A local governmental entity such as the City or the Police Department "may not be sued under § 1983 for an injury inflicted solely by its employees or agents. Instead, it is when execution of a government's policy or custom, whether made by its lawmakers or by those whose edicts or acts may fairly be said to represent official policy, inflicts the injury that the government as an entity is responsible under § 1983." Monell, 436 U.S. at 694, 98 S.Ct. at 2037-38. Thus, a local governmental entity is not liable for the acts of its employees unless "the action that is alleged to be unconstitutional implements or executes a policy statement, ordinance, regulation, or decision officially adopted or promulgated by that body's officers" or unless the alleged constitutional deprivation was "visited pursuant to a governmental 'custom' even though such a custom has not received formal approval through the body's official decisionmaking channels." Id. at 690-91, 98 S.Ct. at 2035-36.

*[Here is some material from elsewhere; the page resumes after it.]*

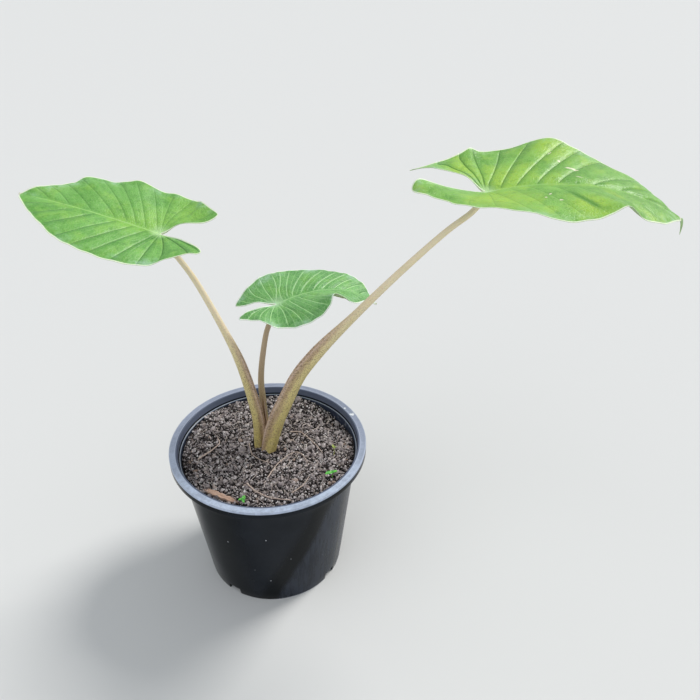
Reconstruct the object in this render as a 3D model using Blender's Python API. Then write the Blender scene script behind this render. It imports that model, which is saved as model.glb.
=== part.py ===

The Complaint contains no allegations regarding any official policy, custom, or practice pursuant to which the defendant police officers inflicted the alleged constitutional deprivations. See Monell, 436 U.S. at 690-91, 694, 98 S.Ct. at 2035-36, 2037-38; Karim-Panahi, 839 F.2d at 624. This deficiency mandates the dismissal of plaintiff's official capacity claims against these defendants.


For the foregoing reasons, the Complaint is dismissed with leave to amend. If plaintiff wishes to pursue this action, he is granted thirty (30) days from the date of this Memorandum and Order within which to file a First Amended Complaint that attempts to cure the defects in the First Amended Complaint described herein. The First Amended Complaint, if any, shall be complete in itself. It shall not refer in any manner to the original Complaint.

Plaintiff is explicitly cautioned that failure to timely file a First Amended Complaint, or failure to correct the deficiencies described herein, may result in a recommendation that this action be dismissed pursuant to Fed. R. Civ. P. 41(b).